Don’t Skate on Thin Ice - Co Poisoning at Ice Rinks
If you were asked to name some places where carbon monoxide (CO poisoning) may occur, your first thought may be places like hotels and commercial kitchens, as well as people’s homes. However, CO poisoning can take place in venues you may have not thought of before, like an ice rink.
Indoor ice rinks are big business in the United States and Canada, with over 4,500 rinks between the two countries (statista.com). Not only can people lace up their skates for some recreational skating, but they can watch ice hockey games too.
So.. Where does the danger of co poisoning come from?
Ice resurfacing machines (often know as ‘Zambonis’) are used on a regular basis to keep the ice on the rink smooth. These machines are powered by diesel, gas or propane. If these fuels are incompletely burned, carbon monoxide is generated. As the ice resurfacing machines work in enclosed spaces, the gas does not have opportunity to ventilate, and can build up over time.
Carbon monoxide poisoning can cause health problems for humans even in low concentrations. Initial symptoms include dizziness, nausea, tiredness and confusion. If exposure is prolonged, blood is no longer able to carry oxygen around the body, potentially causing brain damage, heart disease or even death.
A recent incident saw 19 university hockey players from Wentzville, Missouri taken to hospital to be treated for carbon monoxide poisoning after they reported feeling sick after a game. Firefighters tested the arena and found CO concentrations of 200 parts per million (ppm). OSHA recommend a maximum exposure rate of 35ppm over an eight-hour period.

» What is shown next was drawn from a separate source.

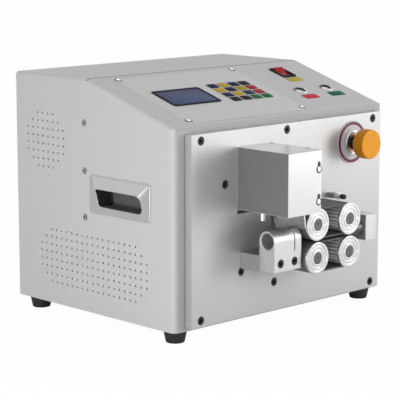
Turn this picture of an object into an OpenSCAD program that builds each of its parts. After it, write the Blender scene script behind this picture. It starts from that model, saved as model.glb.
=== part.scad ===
// Tube cutting machine: a bench-top case whose front plate carries a belt
// feeder, a split tube guide and a guillotine cutter under a guard.
// Millimetres, Z up, the front looks along -Y.

/* [Case] */
// Width of the sheet case
case_w = 400; // [300:1:500]
// Depth of the case from its front lip to its rear edge
case_d = 314; // [240:1:400]
// Height of the flat top above the case's lower edge
case_h = 311; // [240:1:400]
// Height at which the front face meets the sloping panel
front_h = 260; // [200:1:330]
// Depth of the sloping panel, measured level
slope_run = 165; // [100:1:220]
// Thickness of the case sheet
sheet = 2; // [1:0.1:3]
// Outside radius of the upright front corners
corner_r = 9; // [4:0.5:20]
// Outside radius of the bends beside the top and the slope
edge_r = 5; // [3:0.5:12]
// Width of the lip left at each side of the front opening
lip_side = 17.5; // [8:0.5:30]
// Height of the lip above the front opening
lip_top = 7; // [4:0.5:20]
// Height of the lip below the front opening
lip_low = 4.5; // [3:0.5:20]

/* [Feet] */
// Height of a rubber foot
foot_h = 17; // [8:0.5:30]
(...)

Thankfully, all players were released from hospital unharmed, but it could have been a very different story.
This isn’t the first time such an incident has taken place. In 2014, 81 people were hospitalised after an ice hockey game in Wisconsin. In 2011, two people had to be treated in a hyperbaric chamber following a gas leak at an ice hockey game in Colorado.

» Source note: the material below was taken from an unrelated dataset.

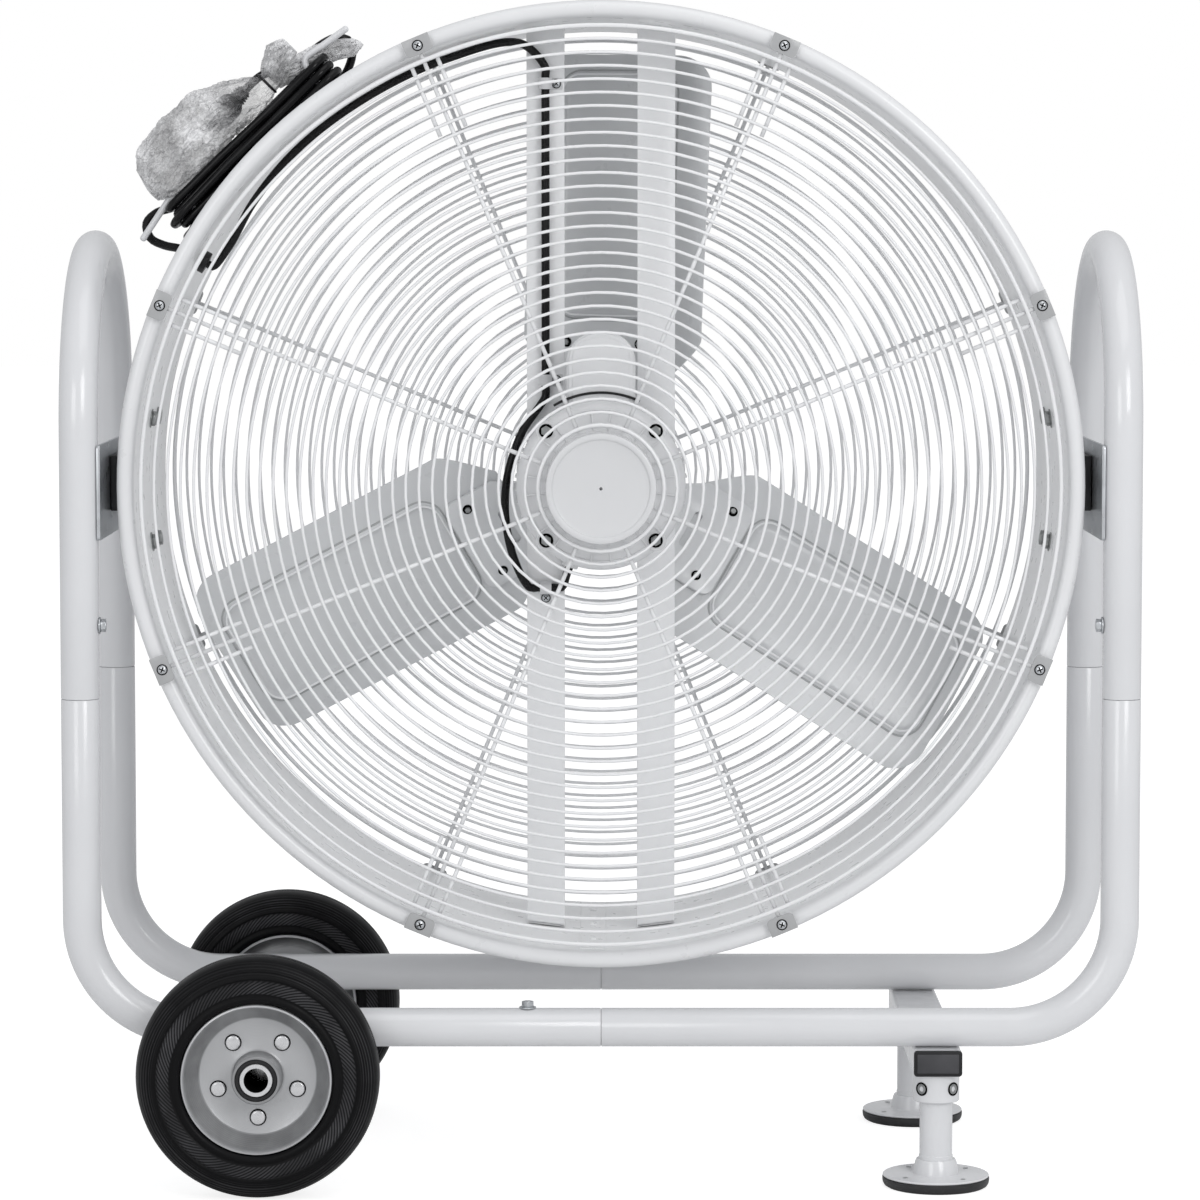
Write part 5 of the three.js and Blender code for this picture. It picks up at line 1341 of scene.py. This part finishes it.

How to Prevent Carbon Monoxide Risks at Ice Rinks
The risk of poisoning can be eliminated by using electric-powered ice resurfacing machines, but these are expensive.

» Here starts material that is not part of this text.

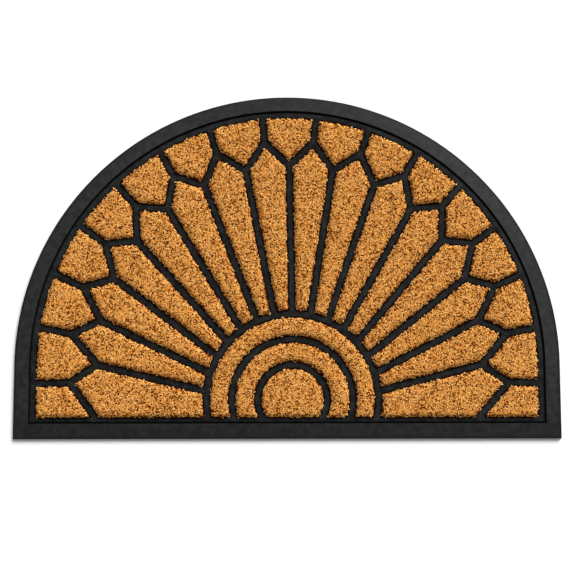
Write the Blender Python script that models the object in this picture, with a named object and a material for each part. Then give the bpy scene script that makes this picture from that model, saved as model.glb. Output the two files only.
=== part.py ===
"""A half-round coir doormat that lies flat, with its straight edge towards -Y.

One piece of moulded rubber makes the backing sheet, the sloping border, the flat land inside the border
and a net of low ribs. The net parts 36 pockets in the form of a fan, and a coir pad fills each pocket.
"""
import math

import bmesh
import bpy
from mathutils import Matrix, Vector

# Outline: a half circle with a short straight leg under each end, all lengths in metres
ARC_RADIUS = 0.375
LEG = 0.103
DEPTH = LEG + ARC_RADIUS
ARC_STEPS = 90

# Heights above the ground
SHEET_TOP = 0.0030
RIB_TOP = 0.0065
BORDER_EDGE = 0.0050
COIR_TOP = 0.0120

# Border, from its outer edge inwards: each row is a band's width and the height of its inner edge. The
# slope ends in a ridge, and a narrow groove parts the ridge from the flat land.
GROOVE_FLOOR = 0.0045
BORDER_BANDS = (
    {"width": 0.0009, "height": 0.0056},
    {"width": 0.0187, "height": 0.0093},
    {"width": 0.0008, "height": 0.0095},
    {"width": 0.0005, "height": GROOVE_FLOOR},
    {"width": 0.0017, "height": GROOVE_FLOOR},
    {"width": 0.0005, "height": RIB_TOP},
)

# Coir field and the ribs between its pads
COIR_INSET = 0.0313
BASE_LINE = 0.0289
RIB_GAP = 0.0102
PAD_GAP = 0.0004
SEAT_GAP = 0.0003
RIB_ROUNDING = 0.0018
PAD_ROUNDING = 0.0012
ROUNDING_STEPS = 2
CORNER_RADIUS = 0.0015
CORNER_STEPS = 2
CORNER_TURN = math.radians(20)
CORNER_CLEARANCE = 0.0045
CORNER_SHARE = 0.9

# Arches: round ribs about one middle, which lies a little right of the mat's middle line
ARCH_MIDDLE = Vector((0.0073, 0.053))
RING_RIBS = (0.1181, 0.0832, 0.0476)
ARCH_STEP = math.radians(5)
RING_STEP = math.radians(4)

# Fan: ray ribs run from the outer ring rib to the valleys, and a zigzag joins valleys and peaks
RAYS = 7
RAY_FOOT_PITCH = math.radians(12.06)
VALLEY_MIDDLE = Vector((0.0034, 0.115))
VALLEY_RADIUS = 0.2643
VALLEY_PITCH = math.radians(13.3)
PEAK_MIDDLE = Vector((0.003, 0.105))
PEAK_RADIUS = 0.3025
PEAK_SWELL = 0.0068
PEAK_PITCH = math.radians(12.72)
SHORT_RIB_AIM = Vector((0.0, 0.084))
END_ARM_FOOT = Vector((0.259, 0.024))

RUBBER = {"colour": (0.028, 0.030, 0.029), "roughness": 0.62}
COIR = {"colour": (0.600, 0.270, 0.072), "roughness": 0.95}

# Mesh tolerances: points this near are one, faces this nearly level are one, walls this nearly upright
SAME_POINT = 0.00001
LEVEL_TURN = math.radians(0.1)
UPRIGHT = 0.1
SHARP_TURN = math.radians(30)


def clear_scene():
    """Remove what the scene holds."""
    for item in list(bpy.data.objects):
        bpy.data.objects.remove(item, do_unlink=True)


def new_collection(name):
    """A collection linked to the scene."""
    made = bpy.data.collections.new(name)
    bpy.context.scene.collection.children.link(made)
    return made


def principled(name, finish):
    """A Principled material of one colour and roughness."""
    made = bpy.data.materials.new(name)
    made.use_nodes = True
    shader = made.node_tree.nodes["Principled BSDF"]
    shader.inputs["Base Color"].default_value = (*finish["colour"], 1.0)
    shader.inputs["Roughness"].default_value = finish["roughness"]
    shader.inputs["Metallic"].default_value = 0.0
    return made


def on_circle(middle, radius, angle):
    """The point of a circle at an angle measured clockwise from +Y."""
    return middle + radius * Vector((math.sin(angle), math.cos(angle)))


def valley(number):
    """Outer end of a ray rib, numbered from the middle ray; the last ones stand on the base line."""
    if abs(number) > RAYS:
        return Vector((math.copysign(END_ARM_FOOT.x, number), END_ARM_FOOT.y))
    return on_circle(VALLEY_MIDDLE, VALLEY_RADIUS, number * VALLEY_PITCH)


def ray_foot(number):
    """Inner end of a ray rib, on the outer ring rib."""
    return on_circle(ARCH_MIDDLE, RING_RIBS[0], number * RAY_FOOT_PITCH)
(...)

If a new resurfacing machine is not an option, your ideal solution is to purchase a carbon monoxide gas safety detector.
Here at Analox we’re constantly developing our products and hope to offer a CO sensor option in the not so distant future for our new Ax60+ multi-gas monitor, which will allow you to monitor multiple gases in your ice rink. For example, if you wanted to monitor both carbon monoxide and carbon dioxide (for example, if you sell soda or beer and use CO2 for carbonation), then you would be able to set up sensors for both gases.
So, keep your customers safe and ensure you are not skating on thin ice by factoring carbon monoxide protection into your risk assessment today.